VLPs are a promising complex molecular format for the development of vaccines, such as vaccines targeting emerging viruses and therapeutic cancer vaccines. Their size and shape enable an easy uptake by antigen-presenting cells (APCs) resulting in an effective induction of an adaptive immune response.
VLPs are formed by the recombinant expression of viral structural proteins. A method for the large-scale production of VLPs is production in suspension cell culture. Within such a VLP production project, a very time and labor consuming part is the development of a purification process to extract the VLPs from cell culture supernatant. The development of a purification strategy is a mainly experimental approach. Conventionally, the operational parameters are optimized via time and material consuming Design-of-Experiment (DoE) studies. Dozens of experiments are needed to screen a process design space that was manually chosen.
REDUCING THE EXPERIMENTAL EFFORT
In a cooperative project, GoSilico and Cevec pursued an innovative approach for the purification of VLPs. As chromatography media, a CIMmultus QA monolithic adsorber (BIA Separations) was selected and two initial chromatograms were generated: a gradient and a step-wise elution.
Based on this preliminary model, robust elution conditions were developed and the model uncertainty was quantified. Most of the host cell proteins could be removed and >95% of the VLPs could be recovered. Furthermore, the elution conditions achieved a base-line separation of two VLP variants that were co-eluting in the initial calibration experiments.

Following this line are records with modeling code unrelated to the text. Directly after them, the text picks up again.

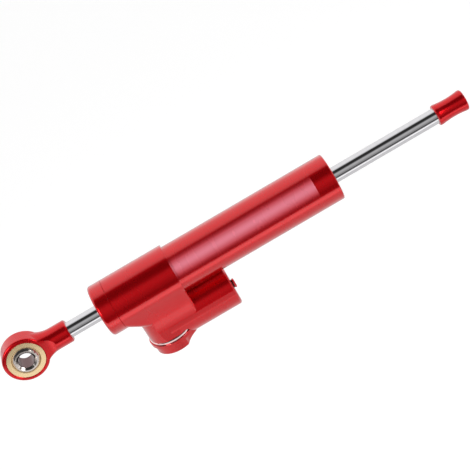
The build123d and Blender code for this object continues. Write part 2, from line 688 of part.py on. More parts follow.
# Adjuster knob: flange with the stop pin's groove, and a grip hollowed between its lobes
pin_room = stop_pin_d / 2 + stop_clear / 2
pin_room_turn = degrees(asin(pin_room / stop_circle_r))
lug_turn = 360 - knob_travel - 2 * pin_room_turn
lug_middle_turn = stop_pin_turn + pin_room_turn + lug_turn / 2
lug_width = 2 * stop_circle_r * sin(radians(lug_turn / 2))
with BuildPart() as adjuster_knob:
    with BuildSketch(Plane.XY.offset(knob_end_z)):
        with Locations((knob_x, 0)):
            Circle(grip_r)
            with PolarLocations(grip_r - lobe_hollow_depth + lobe_hollow_r, lobe_count, start_angle=lobe_turn):
                Circle(lobe_hollow_r, mode=Mode.SUBTRACT)
        fillet(vertices(), grip_edge)
    extrude(amount=grip_height)
    chamfer(adjuster_knob.faces().sort_by(Axis.Z)[0].edges(), edge_break)
    with BuildSketch(Plane.XY.offset(grip_top_z)):
        with Locations((knob_x, 0)):
            Circle(flange_r)
    extrude(amount=flange_thickness)
    flange_rims = adjuster_knob.edges().filter_by(lambda edge: edge.geom_type == GeomType.CIRCLE
                                                  and edge.radius > flange_r - seat_gap)
    fillet(flange_rims.sort_by(Axis.Z)[0], flange_rounding)
    with BuildSketch(Plane.XY.offset(flange_top_z)):
        with Locations((knob_x, 0)):
            Circle(stop_circle_r + pin_room)
            Circle(stop_circle_r - pin_room, mode=Mode.SUBTRACT)
        with Locations(Location((*polar(stop_circle_r, lug_middle_turn), 0), lug_middle_turn)):
            Rectangle(pin_room * 3, lug_width, mode=Mode.SUBTRACT)
    extrude(amount=-stop_pin_reach - stop_clear, mode=Mode.SUBTRACT)
    # bore with a flat for the spindle, and a counterbore for the screw
    with BuildSketch(Plane.XY.offset(flange_top_z)):
        with Locations((knob_x, 0)):
            Circle(stub_r + seat_gap)
        with Locations((knob_x, stub_r + seat_gap - stub_flat / 2)):
            Rectangle(stub_d, stub_flat, mode=Mode.SUBTRACT)
    extrude(amount=stub_end_z - flange_top_z - seat_gap, mode=Mode.SUBTRACT)
    with BuildSketch(Plane.XY.offset(knob_end_z)):
        with Locations((knob_x, 0)):
            Circle(knob_screw_head_d / 2 + seat_gap)
    extrude(amount=knob_screw_head, mode=Mode.SUBTRACT)
    with BuildSketch(Plane.XY.offset(knob_end_z)):
        with Locations((knob_x, 0)):
            Circle(knob_screw_d / 2 + seat_gap)
    extrude(amount=grip_height, mode=Mode.SUBTRACT)
    # blind hole for the click ball and its spring
    with BuildSketch(Plane.XY.offset(flange_top_z)):
        with Locations(polar(click_circle_r, 0)):
            Circle(click_ball_r + running_gap)
    extrude(amount=click_middle_z - click_ball_r - click_spring_length - flange_top_z, mode=Mode.SUBTRACT)
adjuster_knob.part.label = "adjuster_knob"
export_step(adjuster_knob.part, "parts/adjuster_knob.step")

with BuildPart() as knob_screw:
    with BuildSketch(Plane.XY.offset(knob_end_z)):
        with Locations((knob_x, 0)):
            Circle(knob_screw_head_d / 2)
    extrude(amount=knob_screw_head)
    chamfer(knob_screw.faces().sort_by(Axis.Z)[0].edges(), edge_break)
    with BuildSketch(Plane.XY.offset(knob_end_z + knob_screw_head)):
        with Locations((knob_x, 0)):
            Circle(knob_screw_d / 2)
    extrude(amount=knob_screw_length)
    with BuildSketch(Plane.XY.offset(knob_end_z)):
        with Locations((knob_x, 0)):
            RegularPolygon(small_hex_flats / 2, 6, major_radius=False)
    extrude(amount=small_hex_depth, mode=Mode.SUBTRACT)
knob_screw.part.label = "knob_screw"
export_step(knob_screw.part, "parts/knob_screw.step")

# Valve spindle: a rotary valve with a cross slot that opens the oil ways
spindle_groove_z = boss_end_z + seat_gap
with BuildPart() as valve_spindle:
    with BuildSketch(Plane.XY.offset(boss_end_z + seat_gap)):
        with Locations((knob_x, 0)):
            Circle(spindle_r)
    extrude(amount=spindle_top_z - boss_end_z - stop_clear)
    with BuildSketch(Plane.XY.offset(boss_end_z + seat_gap)):
        with Locations((knob_x, 0)):
            Circle(stub_r)
        with Locations((knob_x, stub_r - stub_flat / 2)):
            Rectangle(stub_d, stub_flat, mode=Mode.SUBTRACT)
    extrude(amount=stub_end_z - boss_end_z)
    with BuildSketch(Plane.XY.offset(spindle_top_z)):
        with Locations((knob_x, 0)):
            Circle(oil_way_d / 2)
    extrude(amount=reservoir_z - spindle_top_z - oil_way_d / 2, mode=Mode.SUBTRACT)
    with BuildSketch(Plane.YZ.offset(knob_x)):
        with Locations((0, reservoir_z)):
            Rectangle(metering_slot, oil_way_d)
    extrude(amount=spindle_r + overrun, mode=Mode.SUBTRACT)
    with BuildSketch(Plane.XY.offset(spindle_groove_z)):
        with Locations((knob_x, 0)):
            Circle(spindle_r + overrun)
            Circle(spindle_r - spindle_o_ring_d, mode=Mode.SUBTRACT)
    extrude(amount=spindle_groove, mode=Mode.SUBTRACT)
    with BuildSketch(Plane.XY.offset(stub_end_z)):
        with Locations((knob_x, 0)):
            Circle(knob_screw_d / 2 + seat_gap)
    extrude(amount=knob_screw_length, mode=Mode.SUBTRACT)
valve_spindle.part.label = "valve_spindle"
export_step(valve_spindle.part, "parts/valve_spindle.step")

with BuildPart() as spindle_o_ring:
    with BuildSketch(Plane.XZ):
        with Locations((knob_x + spindle_r - spindle_o_ring_d / 2, spindle_groove_z + spindle_groove / 2)):
            Circle(spindle_o_ring_d / 2 - seat_gap)
    revolve(axis=Axis((knob_x, 0, 0), (0, 0, 1)))
spindle_o_ring.part.label = "spindle_o_ring"
export_step(spindle_o_ring.part, "parts/spindle_o_ring.step")

with BuildPart() as click_ball:
    with Locations((*polar(click_circle_r, 0), click_middle_z)):
        Sphere(click_ball_r)
click_ball.part.label = "click_ball"
export_step(click_ball.part, "parts/click_ball.step")

# Click spring, under the ball in the knob
click_spring_r = click_ball_r - click_spring_wire_d / 2 - seat_gap
click_spring_z = click_middle_z - click_ball_r - click_spring_length + click_spring_wire_d / 2
click_rise = click_spring_length - click_spring_wire_d
click_path = coil_path(Plane((*polar(click_circle_r, 0), click_spring_z)), click_spring_r, click_rise,
                       click_spring_turns)
with BuildPart() as click_spring:
    with BuildSketch(Plane(click_path @ 0, z_dir=click_path % 0)):
        Circle(click_spring_wire_d / 2)
    sweep(path=click_path)
click_spring.part.label = "click_spring"
export_step(click_spring.part, "parts/click_spring.step")

# Floating piston, with a cup for its spring
float_start_x = reservoir_floor_x + float_room
float_end_x = float_start_x + float_length
float_r = reservoir_bore_r - running_gap
float_groove_x = float_start_x + edge_break
reservoir_axis = Axis((0, 0, reservoir_z), (1, 0, 0))
reservoir_plane = Plane((0, 0, reservoir_z), x_dir=(1, 0, 0), z_dir=(0, -1, 0))
with BuildPart() as floating_piston:
    with BuildSketch(reservoir_plane):
        ring_profile(float_start_x, float_end_x, 0, float_r)
        ring_profile(float_end_x - float_cup_depth, float_end_x, 0, float_r - float_cup_wall, mode=Mode.SUBTRACT)
        ring_profile(float_groove_x, float_groove_x + o_ring_groove, float_r - o_ring_d, float_r,
                     mode=Mode.SUBTRACT)
    revolve(axis=reservoir_axis)
floating_piston.part.label = "floating_piston"
export_step(floating_piston.part, "parts/floating_piston.step")

# Reservoir plug, with the filler hole through it
plug_start_x = reservoir_end_x - plug_length
plug_groove_x = plug_start_x + edge_break
plug_r = reservoir_bore_r - seat_gap
with BuildPart() as reservoir_plug:
    with BuildSketch(reservoir_plane):
        ring_profile(plug_start_x, reservoir_end_x, filler_d / 2 + seat_gap, plug_r)
        ring_profile(plug_groove_x, plug_groove_x + o_ring_groove, plug_r - o_ring_d, plug_r, mode=Mode.SUBTRACT)
    revolve(axis=reservoir_axis)
    with BuildSketch(Plane.YZ.offset(reservoir_end_x)):
        with Locations((0, reservoir_z)):
            with PolarLocations((plug_r + filler_head_d / 2) / 2, 2):
                Circle(pin_hole_d / 2)
    extrude(amount=-pin_hole_depth, mode=Mode.SUBTRACT)
reservoir_plug.part.label = "reservoir_plug"
export_step(reservoir_plug.part, "parts/reservoir_plug.step")

for name, groove_x, wall_r in (
    ("floating_piston_o_ring", float_groove_x, float_r),
    ("reservoir_plug_o_ring", plug_groove_x, reservoir_bore_r),
):
    with BuildPart() as o_ring:
        with BuildSketch(reservoir_plane):
            with Locations((groove_x + o_ring_groove / 2, wall_r - o_ring_r)):
                Circle(o_ring_r - seat_gap)
        revolve(axis=reservoir_axis)
    o_ring.part.label = name
    export_step(o_ring.part, f"parts/{name}.step")

# Filler screw with its O-ring
filler_seat_x = reservoir_end_x + filler_o_ring_d
with BuildPart() as filler_screw:
    with BuildSketch(reservoir_plane):
        ring_profile(filler_seat_x - filler_length, filler_seat_x, 0, filler_d / 2)
        ring_profile(filler_seat_x, filler_seat_x + filler_head, 0, filler_head_d / 2)
    revolve(axis=reservoir_axis)
    fillet(filler_screw.edges().filter_by(GeomType.CIRCLE).sort_by(Axis.X)[-1], filler_head / 2)
    with BuildSketch(Plane.YZ.offset(filler_seat_x + filler_head)):
        with Locations((0, reservoir_z)):
            RegularPolygon(small_hex_flats / 2, 6, major_radius=False)
    extrude(amount=-small_hex_depth, mode=Mode.SUBTRACT)
filler_screw.part.label = "filler_screw"
export_step(filler_screw.part, "parts/filler_screw.step")

with BuildPart() as filler_o_ring:
    with BuildSketch(reservoir_plane):
        with Locations((reservoir_end_x + filler_o_ring_d / 2, filler_d / 2 + filler_o_ring_d / 2 + seat_gap)):
            Circle(filler_o_ring_d / 2)
    revolve(axis=reservoir_axis)
filler_o_ring.part.label = "filler_o_ring"
export_step(filler_o_ring.part, "parts/filler_o_ring.step")

# Reservoir spring, from the floating piston's cup to the plug
spring_start_x = float_end_x - float_cup_depth + reservoir_wire_d / 2
spring_rise = plug_start_x - reservoir_wire_d / 2 - spring_start_x
spring_r = (reservoir_spring_d - reservoir_wire_d) / 2
spring_path = coil_path(Plane((spring_start_x, 0, reservoir_z), z_dir=(1, 0, 0)), spring_r, spring_rise,
                        reservoir_spring_turns)
with BuildPart() as reservoir_spring:
    with BuildSketch(Plane(spring_path @ 0, z_dir=spring_path % 0)):
        Circle(reservoir_wire_d / 2)
    sweep(path=spring_path)
reservoir_spring.part.label = "reservoir_spring"
export_step(reservoir_spring.part, "parts/reservoir_spring.step")
print("least gap between turns, reservoir spring:", spring_rise / reservoir_spring_turns - reservoir_wire_d)
print("least gap between turns, click spring:", click_rise / click_spring_turns - click_spring_wire_d)
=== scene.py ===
import math

import bmesh
import bpy
from mathutils import Matrix, Vector


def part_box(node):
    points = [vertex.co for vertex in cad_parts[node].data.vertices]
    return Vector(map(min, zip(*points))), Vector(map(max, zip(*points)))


bl_info = {
    "name": "Steering Damper Finishes",
    "version": (1, 0, 0),
    "blender": (4, 5, 0),
    "location": "3D View > Sidebar > Damper",
    "description": "Finishes and studio for a steering damper with a side reservoir",
    "category": "Material",
}

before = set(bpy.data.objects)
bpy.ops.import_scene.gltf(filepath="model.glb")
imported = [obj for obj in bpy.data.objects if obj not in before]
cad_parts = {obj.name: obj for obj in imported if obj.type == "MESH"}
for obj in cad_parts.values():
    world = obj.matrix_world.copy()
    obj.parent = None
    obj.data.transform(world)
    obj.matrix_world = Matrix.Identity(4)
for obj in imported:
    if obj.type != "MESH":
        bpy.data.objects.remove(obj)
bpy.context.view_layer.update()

# Which node gets which finish.
RED_HOUSING = ("valve_head", "front_cap", "rear_gland")
RED_TUBE = ("outer_tube",)
RED_ROD_PARTS = ("rod_end_body", "end_stop")
RED_ADJUSTER = ("adjuster_knob",)
RED_PLUGS = ("filler_screw", "reservoir_plug")
POLISHED_PLATE = ("index_plate",)
BARE_TURNED = ("inner_cylinder", "piston", "floating_piston")
HARD_CHROME = ("piston_rod",)
BALL_STEEL = ("rod_end_ball", "click_ball")
RACE_GOLD = ("rod_end_race",)
TURNED_BRASS = ("valve_spindle",)
BUSH_BRONZE = ("front_rod_bush", "rear_rod_bush", "piston_ring")
DARK_STEEL = ("index_plate_screws", "knob_screw", "stop_pin", "piston_circlips")
SPRING_STEEL = ("reservoir_spring", "click_spring")
SEAL_RUBBER = (
    "front_rod_seal", "rear_rod_seal", "front_wiper", "rear_wiper", "front_cap_o_ring",
    "rear_gland_o_ring", "spindle_o_ring", "floating_piston_o_ring", "reservoir_plug_o_ring",
    "filler_o_ring",
)

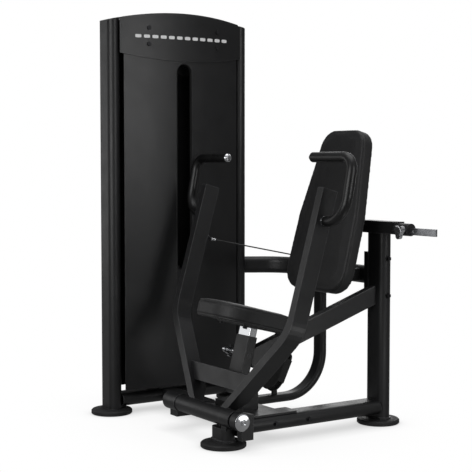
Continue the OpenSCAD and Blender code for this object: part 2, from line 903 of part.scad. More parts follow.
module top_bar() {
  mid_z = upright_h + top_bar_t / 2;
  color(frame_grey) difference() {
    union() {
      translate([top_bar_x0, top_bar_y - top_bar_t / 2, upright_h])
        cube([top_bar_x1 - top_bar_x0, top_bar_t, top_bar_t]);
      translate([0, top_bar_y, mid_z - 4]) rod_x(top_bar_t / 2, top_bar_x1, top_bar_x1 + boss_l);
    }
    translate([top_bar_x0 + 40, top_bar_y - 4.3, bar_z - 13]) cube([300, 8.6, 26]);
    translate([knob_x, top_bar_y, bar_z]) rotate([90, 0, 0]) cylinder(r = 6.05, h = 40);
  }
}

module adjuster_bar() {
  bar_x0 = top_bar_x0 + 90;
  color(steel_grey) difference() {
    translate([bar_x0, top_bar_y - 4, bar_z - 12.5]) cube([bar_end_x - bar_x0, 8, 25]);
    translate([knob_x + 38, top_bar_y - 10, bar_z]) rotate([-90, 0, 0]) cylinder(r = 5.5, h = 20);
  }
}

// Three-lobed knob on a plunger: the plunger starts at the origin and the knob is towards +Z
module star_knob(plunger_r, plunger_l, knob_r) {
  cylinder(r = plunger_r, h = plunger_l + 2);
  translate([0, 0, plunger_l]) cylinder(r = knob_r * 0.6, h = 16);
  for (a = [30:120:270]) rotate([0, 0, a]) translate([knob_r * 0.58, 0, plunger_l + 1])
    cylinder(r = knob_r * 0.42, h = 13);
}

module adjuster_knob() {
  color(chrome_silver) translate([knob_x, top_bar_y - 4 - gap, bar_z]) rotate([90, 0, 0])
    star_knob(6, 24, 27);
}

// ---- Back pad ----

// Frame of the back pad: X across, Y up along the pad, Z to the front of the pad
module back_plane() {
  translate([0, back_y, back_z]) rotate([90 - lean, 0, 0]) children();
}

module back_outline() {
  low_r = 80;
  top_r = 70;
  low = back_w / 2 - low_r;
  top = back_top_w / 2 - top_r;
  hull() for (side = [-1, 1]) {
    translate([side * low, low_r]) circle(low_r);
    translate([side * (low - 4), back_l * 0.45]) circle(low_r);
    translate([side * top, back_l - top_r]) circle(top_r);
  }
}

module back_pad() {
  color(vinyl_black) back_plane() translate([0, 0, -back_t]) linear_extrude(back_t) back_outline();
}

module back_bracket() {
  arm_z = upright_h + top_bar_t / 2;
  pad_rear_y = back_y + (arm_z - back_z) * tan(lean) + (back_t + 12) / cos(lean);
  low_rear_y = back_y + (cross_z - back_z) * tan(lean) + (back_t + 12) / cos(lean);
  color(frame_grey) {
    back_plane() translate([0, 0, -back_t - 12]) {
      translate([-90, 40, 0]) cube([180, 480, 12]);
      translate([-35, 20, -20]) cube([70, 300, 20]);
    }
    translate([top_bar_x0 - 8, pad_rear_y - 2, arm_z - 22])
      cube([8, top_bar_y + top_bar_t / 2 - pad_rear_y + 2, 44]);
    translate([-25, low_rear_y + 10, cross_z - 22])
      cube([50, upright_y - low_rear_y - cross_w / 2 - 10, 44]);
  }
}

// ---- Seat ----

// Frame of the seat post: Z up along the post, through its top middle
module post_frame() {
  translate([0, post_y, post_z]) rotate([-lean, 0, 0]) children();
}

module seat_post_sleeve() {
  color(frame_grey) {
    difference() {
      post_frame() {
        translate([0, 0, -sleeve_l]) linear_extrude(sleeve_l) difference() {
          rounded(sleeve_x, sleeve_d, 5);
          square([post_x + 0.4, post_d + 0.4], center = true);
        }
      }
      post_frame() translate([-60, 0, pop_h]) rod_x(8.05, 0, 40);
    }
    post_frame() translate([sleeve_x / 2, 0, -66]) rotate([0, 90, 0]) hex_bolt(6, 5);
    difference() {
      translate([-sleeve_x / 2, 108, 94]) cube([sleeve_x, 80, 56]);
      post_frame() translate([-50, -sleeve_d / 2 - 40, -400]) cube([100, sleeve_d + 40, 420]);
    }
  }
}

module seat_rail() {
  rail_w = 40;
  rail_h = 63;
  start = [0, 170, 262];
  end = [frame_x - 6, upright_front + 20, 262 + (upright_front + 20 - 170) * 0.431];
  run = end - start;
  flat = sqrt(run[0] * run[0] + run[1] * run[1]);
  color(frame_grey) difference() {
    translate(start) rotate([0, 0, -atan2(run[0], run[1])]) rotate([atan2(run[2], flat), 0, 0])
      translate([-rail_w / 2, 0, -rail_h / 2]) difference() {
        cube([rail_w, norm(run), rail_h]);
        translate([wall, -1, wall]) cube([rail_w - 2 * wall, norm(run) + 2, rail_h - 2 * wall]);
      }
    post_frame() translate([-60, -100, -300]) cube([120, 100 + sleeve_d / 2, 400]);
    translate([frame_x - 60, upright_front, 0]) cube([120, 200, 800]);
  }
}

module seat_pop_pin() {
  color(chrome_silver) post_frame() translate([-post_x / 2 - gap, 0, pop_h])
    rotate([0, -90, 0]) star_knob(8, 46, 25);
}

// Chrome post with a plate on top that carries the seat pad
module seat_carriage() {
  reach_down = 150;
  plate_t = 5;
  post_top = (seat_z - post_z) * cos(lean) - (post_y - seat_y) * sin(lean) - seat_t - plate_t;
  color(chrome_silver) difference() {
    post_frame() {
      translate([0, 0, -reach_down]) linear_extrude(reach_down + post_top)
        rounded(post_x, post_d, 4);
      translate([0, 0, post_top]) linear_extrude(plate_t) rounded(172, 166, 10);
    }
    for (i = [0:3]) post_frame() translate([-60, 0, pop_h - i * hole_pitch]) rod_x(6.2, 0, 40);
  }
}

// Frame of the seat pad: X across, Y back along the pad, Z up from the pad's top face
module seat_plane() {
  translate([0, seat_y, seat_z]) rotate([-lean, 0, 0]) children();
}

module seat_outline() {
  rear_r = 55;
  front = seat_w / 2 - seat_front_r;
  rear = seat_w / 2 - rear_r;
  hull() for (side = [-1, 1]) {
    translate([side * front, seat_front_r]) circle(seat_front_r);
    translate([side * rear, seat_l - rear_r]) circle(rear_r);
  }
}

module seat_pad() {
  color(vinyl_black) seat_plane() translate([0, 0, -seat_t]) linear_extrude(seat_t) seat_outline();
}

placed() tower_front_upright();
placed() tower_rear_upright();
placed() tower_top_beam();
placed() tower_base_tube();
placed() header_panel();
placed() header_screws();
placed() tower_top_cap();
placed() front_shroud();
placed() slot_trim();
placed() rear_shroud();
placed() foot_discs();
placed() guide_rods();
placed() stack_buffers();
placed() resting_plates();
placed() lifted_plates();
placed() head_plate();
placed() selector_stem();
placed() selector_pin();
placed() main_beam();
placed() frame_bolts();
placed() crossbar();
placed() link_tube();
placed() front_post();
placed() pivot_bracket();
placed() left_pivot_block();
placed() pivot_shaft();
placed() pivot_end_disc();
placed() pivot_tube();
placed() pivot_bushes();
placed() left_press_arm();
placed() right_press_arm();
placed() foot_bar();
placed() handle_tubes();
placed() hand_grips();
placed() grip_caps();
placed() handle_collars();
placed() cable_anchor();
placed() drive_cable();
placed() return_cable();
placed() stack_cable();
placed() rear_pulley();
placed() guard_pulley();
placed() tower_lower_pulley();
placed() top_inner_pulley();
placed() top_outer_pulley();
placed() pulley_mounts();
placed() pulley_guard();
placed() spine_tube();
placed() cross_tube();
placed() rear_upright();
placed() top_bar();
placed() adjuster_bar();
placed() adjuster_knob();
placed() back_bracket();
placed() back_pad();
placed() seat_rail();
placed() seat_post_sleeve();
placed() seat_pop_pin();
placed() seat_carriage();
placed() seat_pad();
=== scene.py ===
"""Looks of the seated chest press machine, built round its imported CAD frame.

Lengths are in metres in the CAD's row frame: origin on the floor under the middle of the machine, +Z up,
the seated user faces -Y and the weight tower stands on -X.
"""

import math

import bmesh
import bpy
import numpy as np
from mathutils import Matrix, Vector
from mathutils.bvhtree import BVHTree


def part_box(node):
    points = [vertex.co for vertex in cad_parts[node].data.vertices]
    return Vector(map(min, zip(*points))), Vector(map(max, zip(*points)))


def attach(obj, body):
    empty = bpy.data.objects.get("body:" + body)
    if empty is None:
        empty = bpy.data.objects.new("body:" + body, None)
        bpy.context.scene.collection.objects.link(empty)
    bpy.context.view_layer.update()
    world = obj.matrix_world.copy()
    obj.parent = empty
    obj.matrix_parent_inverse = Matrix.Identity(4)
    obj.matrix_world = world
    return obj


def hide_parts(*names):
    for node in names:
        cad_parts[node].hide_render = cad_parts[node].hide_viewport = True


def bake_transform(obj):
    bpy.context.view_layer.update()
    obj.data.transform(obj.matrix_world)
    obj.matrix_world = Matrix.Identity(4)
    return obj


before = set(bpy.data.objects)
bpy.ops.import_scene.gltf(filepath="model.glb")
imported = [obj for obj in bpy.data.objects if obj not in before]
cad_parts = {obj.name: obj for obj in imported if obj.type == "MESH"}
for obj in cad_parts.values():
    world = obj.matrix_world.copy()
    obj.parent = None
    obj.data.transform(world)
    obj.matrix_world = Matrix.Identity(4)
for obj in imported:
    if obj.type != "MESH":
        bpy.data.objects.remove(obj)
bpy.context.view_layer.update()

PAD_LEAN = math.radians(15)
VOXEL = 0.005
CLOTH_FRAMES = 20
EVENING_ROUNDS = 25
PAD_PRESSURE = 4.0
PAD_CROWN = 0.004

# Sewn seams of the cushions
GROOVE_HALF_WIDTH = 0.0026
GROOVE_DEPTH = 0.0028
STITCH_OFFSET = 0.005


# ---- Materials: each one is a node tree on object coordinates, so it needs no UVs ----


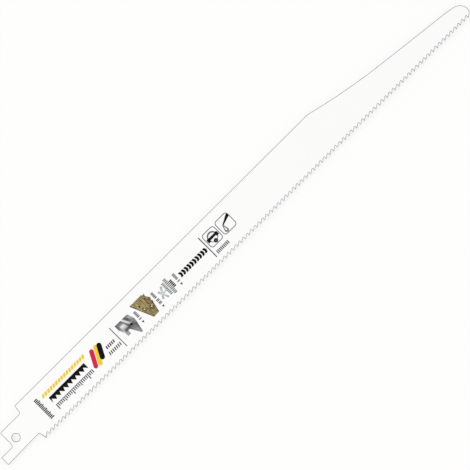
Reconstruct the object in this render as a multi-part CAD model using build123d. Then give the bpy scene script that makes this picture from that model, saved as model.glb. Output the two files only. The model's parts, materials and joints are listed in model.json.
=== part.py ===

GENERATING A MODEL FOR FUTURE VLP PURIFICATION PROCESSES
Afterwards, a third chromatogram was used to reduce the model uncertainty and enable final process optimization with respect to flow rate and switch from gradient to step elutions. Based on the finalized model, an understanding of product quality attributes and their relation to process parameters could be shown, which is a requirement of the Quality-by-Design guideline set forth by the EMA and FDA. What is especially valuable for this case is the mechanistic model’s ability to predict the outcome of a scaled-up process, as the employed annulus shaped monolith is only available in a limited set of sizes.
In summary, the combination of a limited set of experiments and a mechanistic model enabled very efficient process optimization and design space characterization for an innovative molecular scaffold. This approach might constitute a future technology platform for the purification of VLPs and whenever a downstream platform process doesn’t yet exist.